Dataset rows:
- - -

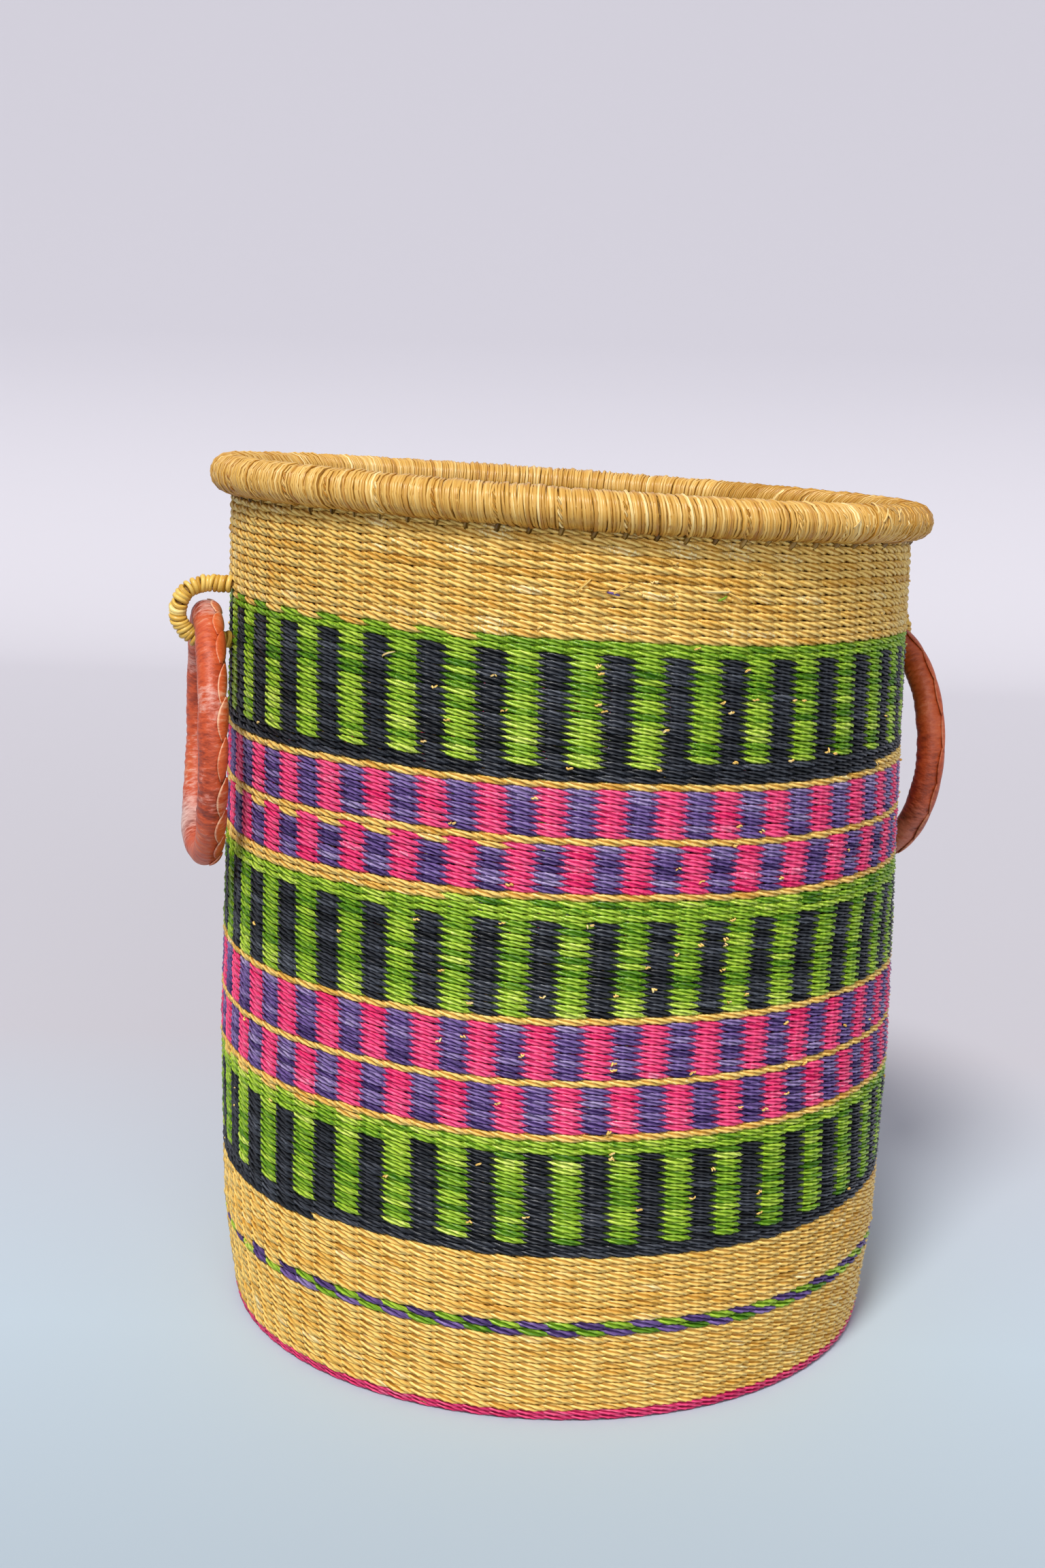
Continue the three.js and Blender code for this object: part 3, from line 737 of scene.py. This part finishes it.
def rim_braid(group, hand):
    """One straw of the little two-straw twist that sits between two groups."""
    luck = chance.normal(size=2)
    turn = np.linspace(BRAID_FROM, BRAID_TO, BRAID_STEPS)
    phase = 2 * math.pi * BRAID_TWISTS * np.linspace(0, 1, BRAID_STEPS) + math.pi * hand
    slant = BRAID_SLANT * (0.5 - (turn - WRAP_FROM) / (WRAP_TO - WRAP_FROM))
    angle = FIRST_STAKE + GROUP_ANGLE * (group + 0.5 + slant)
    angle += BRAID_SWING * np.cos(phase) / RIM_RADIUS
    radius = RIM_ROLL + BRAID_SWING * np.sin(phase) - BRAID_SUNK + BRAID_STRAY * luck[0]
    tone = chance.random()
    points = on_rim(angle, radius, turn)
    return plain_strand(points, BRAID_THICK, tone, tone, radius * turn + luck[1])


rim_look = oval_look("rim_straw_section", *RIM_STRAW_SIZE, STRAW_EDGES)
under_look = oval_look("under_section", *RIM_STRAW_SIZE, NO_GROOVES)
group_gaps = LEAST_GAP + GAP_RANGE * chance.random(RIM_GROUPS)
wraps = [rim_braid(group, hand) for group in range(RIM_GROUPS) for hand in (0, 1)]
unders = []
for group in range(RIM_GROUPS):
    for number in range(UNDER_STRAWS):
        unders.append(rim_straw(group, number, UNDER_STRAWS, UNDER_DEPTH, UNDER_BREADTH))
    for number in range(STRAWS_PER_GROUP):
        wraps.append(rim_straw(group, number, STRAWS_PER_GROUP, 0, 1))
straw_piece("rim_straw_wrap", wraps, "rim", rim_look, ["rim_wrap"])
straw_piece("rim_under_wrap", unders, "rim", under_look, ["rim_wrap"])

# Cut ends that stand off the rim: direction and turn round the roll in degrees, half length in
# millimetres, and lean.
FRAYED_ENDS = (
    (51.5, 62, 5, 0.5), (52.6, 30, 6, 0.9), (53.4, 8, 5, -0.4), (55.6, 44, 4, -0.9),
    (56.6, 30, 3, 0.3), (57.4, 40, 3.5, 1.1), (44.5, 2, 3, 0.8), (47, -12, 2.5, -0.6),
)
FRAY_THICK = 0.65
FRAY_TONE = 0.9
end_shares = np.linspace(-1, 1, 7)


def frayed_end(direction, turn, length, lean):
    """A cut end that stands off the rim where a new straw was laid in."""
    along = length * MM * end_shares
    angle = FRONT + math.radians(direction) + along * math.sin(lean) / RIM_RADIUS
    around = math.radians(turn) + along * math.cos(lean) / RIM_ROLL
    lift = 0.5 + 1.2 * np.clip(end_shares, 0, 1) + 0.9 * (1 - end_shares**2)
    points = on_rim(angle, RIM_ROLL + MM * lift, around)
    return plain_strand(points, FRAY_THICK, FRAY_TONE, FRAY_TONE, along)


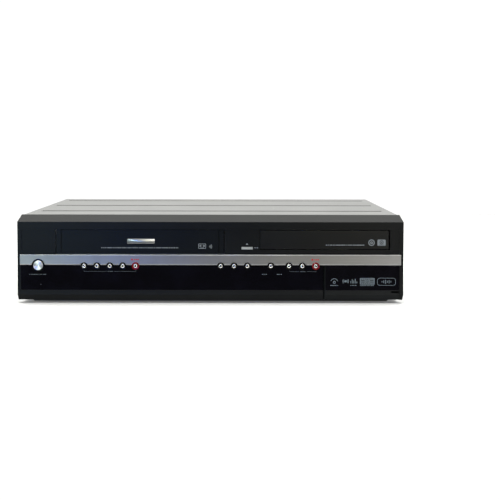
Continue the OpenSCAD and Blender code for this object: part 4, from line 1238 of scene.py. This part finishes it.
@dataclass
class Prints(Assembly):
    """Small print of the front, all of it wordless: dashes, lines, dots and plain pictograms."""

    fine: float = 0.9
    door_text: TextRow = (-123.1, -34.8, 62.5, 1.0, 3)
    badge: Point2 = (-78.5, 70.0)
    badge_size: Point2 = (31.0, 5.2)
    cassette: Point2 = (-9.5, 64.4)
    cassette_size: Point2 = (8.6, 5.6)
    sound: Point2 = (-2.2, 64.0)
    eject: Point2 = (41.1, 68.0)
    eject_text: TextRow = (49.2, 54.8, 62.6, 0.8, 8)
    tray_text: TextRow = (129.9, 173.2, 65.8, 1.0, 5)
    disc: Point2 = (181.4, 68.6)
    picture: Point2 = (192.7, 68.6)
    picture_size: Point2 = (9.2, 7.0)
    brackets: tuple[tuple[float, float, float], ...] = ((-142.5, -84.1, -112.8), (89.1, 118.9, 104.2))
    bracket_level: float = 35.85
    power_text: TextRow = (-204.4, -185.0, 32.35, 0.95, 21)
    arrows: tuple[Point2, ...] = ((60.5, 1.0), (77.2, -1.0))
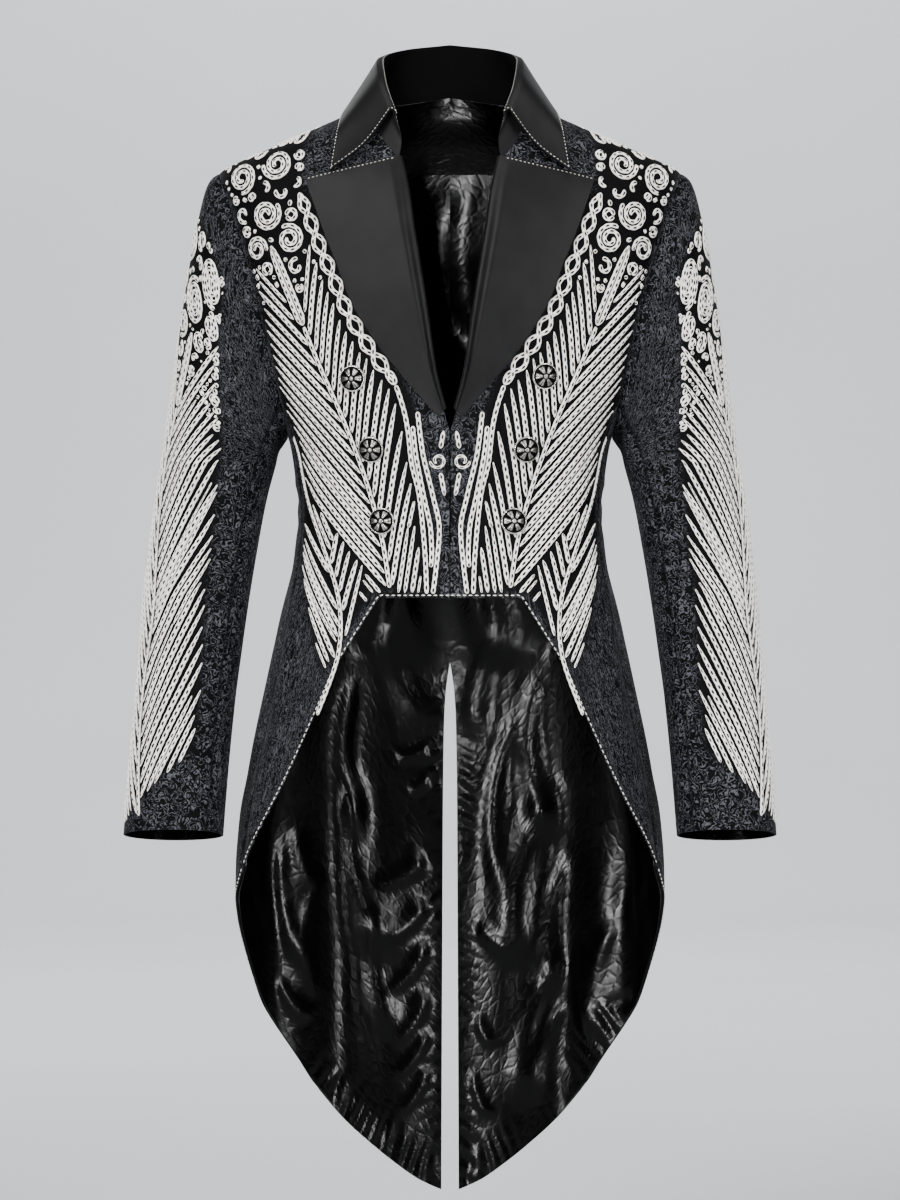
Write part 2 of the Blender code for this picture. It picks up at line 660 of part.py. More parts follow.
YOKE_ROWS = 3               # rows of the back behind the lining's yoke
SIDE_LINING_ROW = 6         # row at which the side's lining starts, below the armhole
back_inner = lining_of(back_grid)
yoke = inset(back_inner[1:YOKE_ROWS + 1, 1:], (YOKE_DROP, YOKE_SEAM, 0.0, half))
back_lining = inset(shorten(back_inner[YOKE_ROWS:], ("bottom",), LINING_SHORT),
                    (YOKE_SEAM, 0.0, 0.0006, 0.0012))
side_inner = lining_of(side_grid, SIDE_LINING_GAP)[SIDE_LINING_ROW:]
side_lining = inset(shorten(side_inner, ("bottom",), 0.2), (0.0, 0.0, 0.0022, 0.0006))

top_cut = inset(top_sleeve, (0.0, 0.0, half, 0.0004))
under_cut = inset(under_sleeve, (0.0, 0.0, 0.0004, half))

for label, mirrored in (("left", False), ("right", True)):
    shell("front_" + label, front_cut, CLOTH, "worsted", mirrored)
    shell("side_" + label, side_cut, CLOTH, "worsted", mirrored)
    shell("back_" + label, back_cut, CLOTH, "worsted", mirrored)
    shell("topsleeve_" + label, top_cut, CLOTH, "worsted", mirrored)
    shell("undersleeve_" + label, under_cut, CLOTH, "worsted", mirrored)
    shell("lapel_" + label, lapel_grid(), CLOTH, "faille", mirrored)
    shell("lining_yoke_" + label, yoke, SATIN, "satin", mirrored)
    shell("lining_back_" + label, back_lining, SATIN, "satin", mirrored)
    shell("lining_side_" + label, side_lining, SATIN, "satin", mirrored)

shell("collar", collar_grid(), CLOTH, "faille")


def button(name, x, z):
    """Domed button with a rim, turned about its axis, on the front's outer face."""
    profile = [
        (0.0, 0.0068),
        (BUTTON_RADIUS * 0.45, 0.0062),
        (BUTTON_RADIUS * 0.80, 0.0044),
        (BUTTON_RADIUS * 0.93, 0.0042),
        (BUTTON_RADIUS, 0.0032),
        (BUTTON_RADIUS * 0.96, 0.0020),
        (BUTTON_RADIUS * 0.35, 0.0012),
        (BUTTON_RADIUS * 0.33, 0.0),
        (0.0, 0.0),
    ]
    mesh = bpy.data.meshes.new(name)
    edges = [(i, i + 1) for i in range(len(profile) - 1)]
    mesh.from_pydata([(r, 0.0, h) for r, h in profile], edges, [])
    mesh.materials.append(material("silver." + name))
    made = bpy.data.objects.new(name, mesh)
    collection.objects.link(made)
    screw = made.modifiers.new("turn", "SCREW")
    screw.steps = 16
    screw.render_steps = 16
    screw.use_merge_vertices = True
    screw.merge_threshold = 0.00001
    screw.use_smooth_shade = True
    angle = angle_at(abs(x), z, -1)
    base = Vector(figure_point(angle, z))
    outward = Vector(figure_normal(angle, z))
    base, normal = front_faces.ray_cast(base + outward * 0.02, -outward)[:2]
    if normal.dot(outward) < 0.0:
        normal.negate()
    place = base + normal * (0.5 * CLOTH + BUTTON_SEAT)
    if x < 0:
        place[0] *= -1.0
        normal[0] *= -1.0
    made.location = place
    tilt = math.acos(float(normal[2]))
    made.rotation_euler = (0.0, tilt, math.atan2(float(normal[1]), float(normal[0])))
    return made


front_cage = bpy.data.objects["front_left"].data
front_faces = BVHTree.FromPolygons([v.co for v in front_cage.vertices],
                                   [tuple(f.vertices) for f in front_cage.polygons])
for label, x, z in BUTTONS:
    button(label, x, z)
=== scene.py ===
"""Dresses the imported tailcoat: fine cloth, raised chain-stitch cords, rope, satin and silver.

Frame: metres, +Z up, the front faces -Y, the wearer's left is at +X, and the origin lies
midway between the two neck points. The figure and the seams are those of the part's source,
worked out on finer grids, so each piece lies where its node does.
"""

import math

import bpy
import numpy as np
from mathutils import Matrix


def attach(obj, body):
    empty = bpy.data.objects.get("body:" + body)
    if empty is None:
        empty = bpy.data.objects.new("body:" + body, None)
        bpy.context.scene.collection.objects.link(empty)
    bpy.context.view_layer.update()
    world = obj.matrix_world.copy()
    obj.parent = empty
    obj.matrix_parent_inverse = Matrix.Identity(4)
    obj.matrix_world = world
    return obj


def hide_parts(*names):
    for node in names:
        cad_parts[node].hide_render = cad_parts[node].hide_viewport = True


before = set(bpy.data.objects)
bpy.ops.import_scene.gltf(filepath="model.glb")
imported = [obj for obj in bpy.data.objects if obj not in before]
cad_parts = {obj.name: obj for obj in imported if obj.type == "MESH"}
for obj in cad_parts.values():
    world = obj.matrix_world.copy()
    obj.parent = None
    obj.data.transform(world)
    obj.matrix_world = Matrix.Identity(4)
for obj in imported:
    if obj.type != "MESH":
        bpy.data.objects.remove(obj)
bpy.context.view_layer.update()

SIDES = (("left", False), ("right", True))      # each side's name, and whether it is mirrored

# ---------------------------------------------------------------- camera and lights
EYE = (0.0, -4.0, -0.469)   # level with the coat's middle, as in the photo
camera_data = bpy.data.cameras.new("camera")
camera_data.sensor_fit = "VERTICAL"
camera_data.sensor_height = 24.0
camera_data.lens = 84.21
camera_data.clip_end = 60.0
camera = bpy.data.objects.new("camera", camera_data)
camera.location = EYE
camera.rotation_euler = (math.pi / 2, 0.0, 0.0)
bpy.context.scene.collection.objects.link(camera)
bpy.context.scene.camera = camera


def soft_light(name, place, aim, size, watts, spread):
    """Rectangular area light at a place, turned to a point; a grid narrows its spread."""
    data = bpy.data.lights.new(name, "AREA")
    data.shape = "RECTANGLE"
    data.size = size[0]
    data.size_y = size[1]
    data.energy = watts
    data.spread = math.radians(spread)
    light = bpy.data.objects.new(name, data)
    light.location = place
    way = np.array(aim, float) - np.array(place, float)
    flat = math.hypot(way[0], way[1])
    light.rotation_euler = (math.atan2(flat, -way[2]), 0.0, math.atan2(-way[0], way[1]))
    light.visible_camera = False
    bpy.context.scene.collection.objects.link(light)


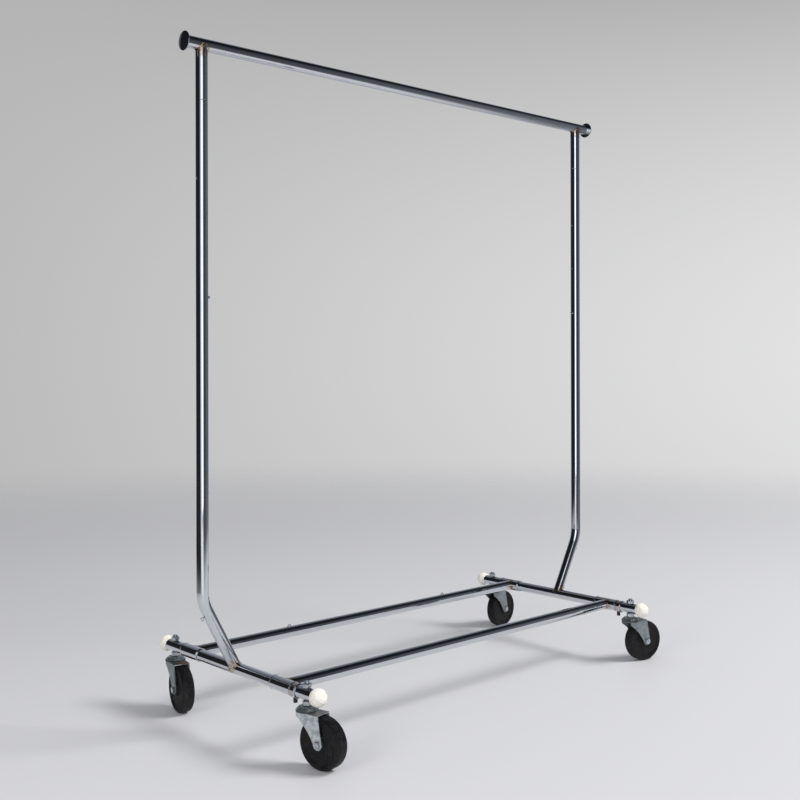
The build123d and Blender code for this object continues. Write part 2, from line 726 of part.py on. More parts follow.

- - -

### Written problem
Copy out the listing above, line by line and exactly, from its first line to the line holding "return plain_strand(points, BRAID_THICK, tone, tone, radius", inclusive.

### Answer to this exercise
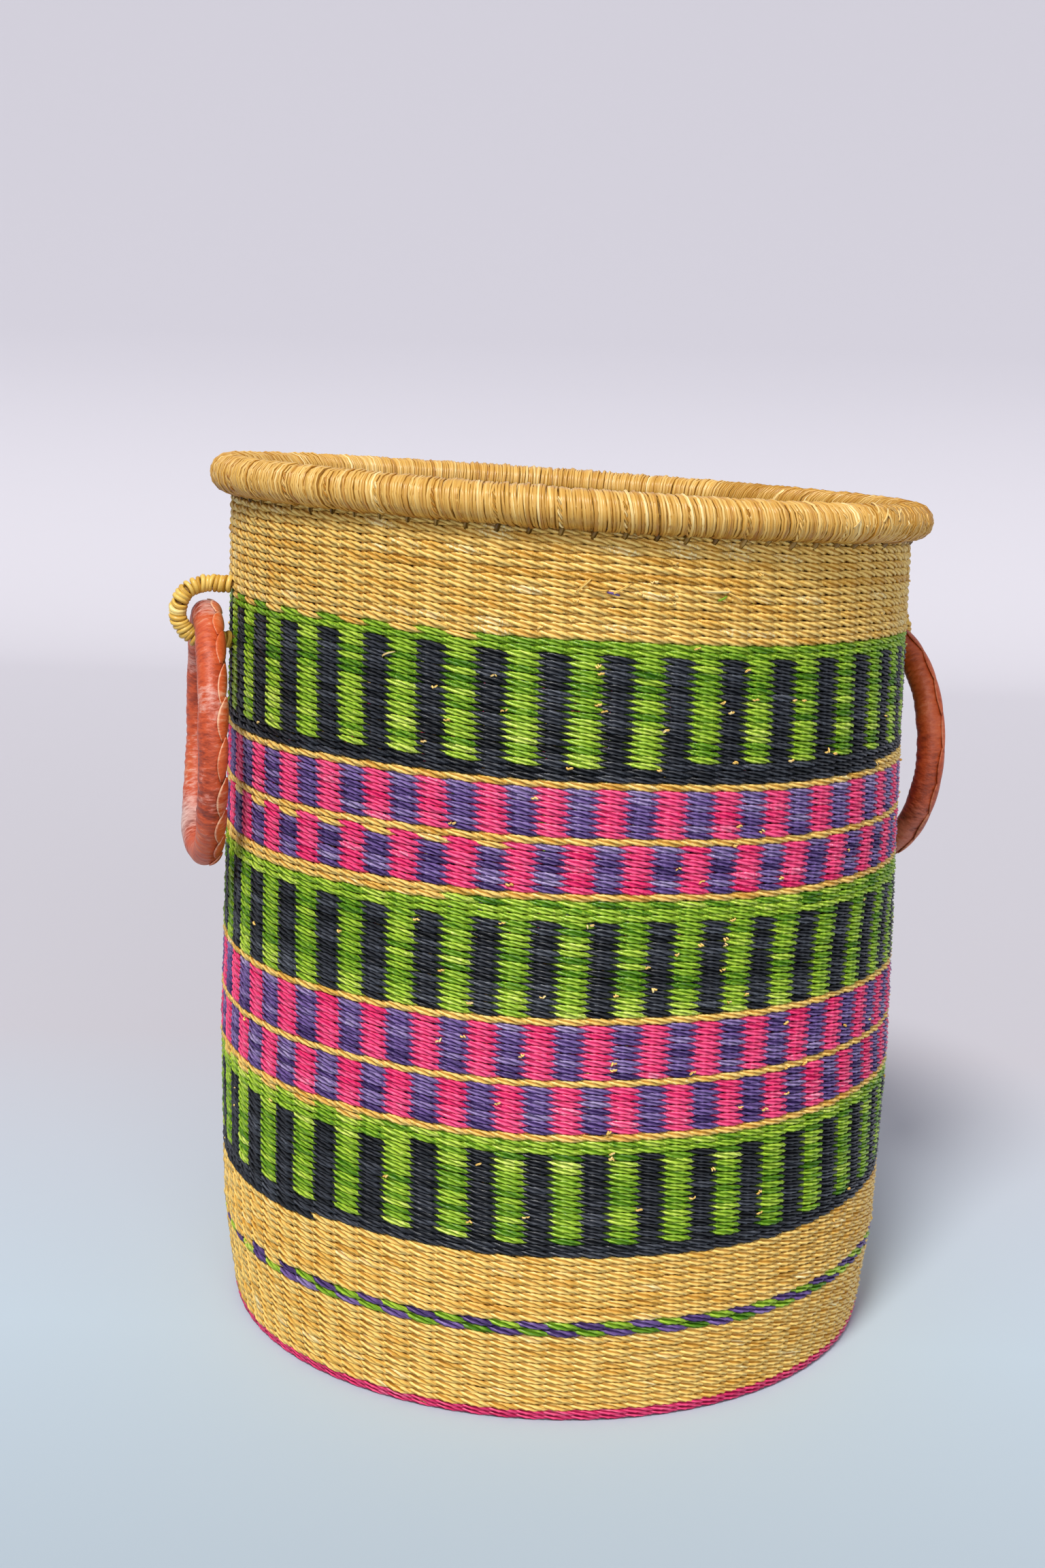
Continue the three.js and Blender code for this object: part 3, from line 737 of scene.py. This part finishes it.
def rim_braid(group, hand):
    """One straw of the little two-straw twist that sits between two groups."""
    luck = chance.normal(size=2)
    turn = np.linspace(BRAID_FROM, BRAID_TO, BRAID_STEPS)
    phase = 2 * math.pi * BRAID_TWISTS * np.linspace(0, 1, BRAID_STEPS) + math.pi * hand
    slant = BRAID_SLANT * (0.5 - (turn - WRAP_FROM) / (WRAP_TO - WRAP_FROM))
    angle = FIRST_STAKE + GROUP_ANGLE * (group + 0.5 + slant)
    angle += BRAID_SWING * np.cos(phase) / RIM_RADIUS
    radius = RIM_ROLL + BRAID_SWING * np.sin(phase) - BRAID_SUNK + BRAID_STRAY * luck[0]
    tone = chance.random()
    points = on_rim(angle, radius, turn)
    return plain_strand(points, BRAID_THICK, tone, tone, radius * turn + luck[1])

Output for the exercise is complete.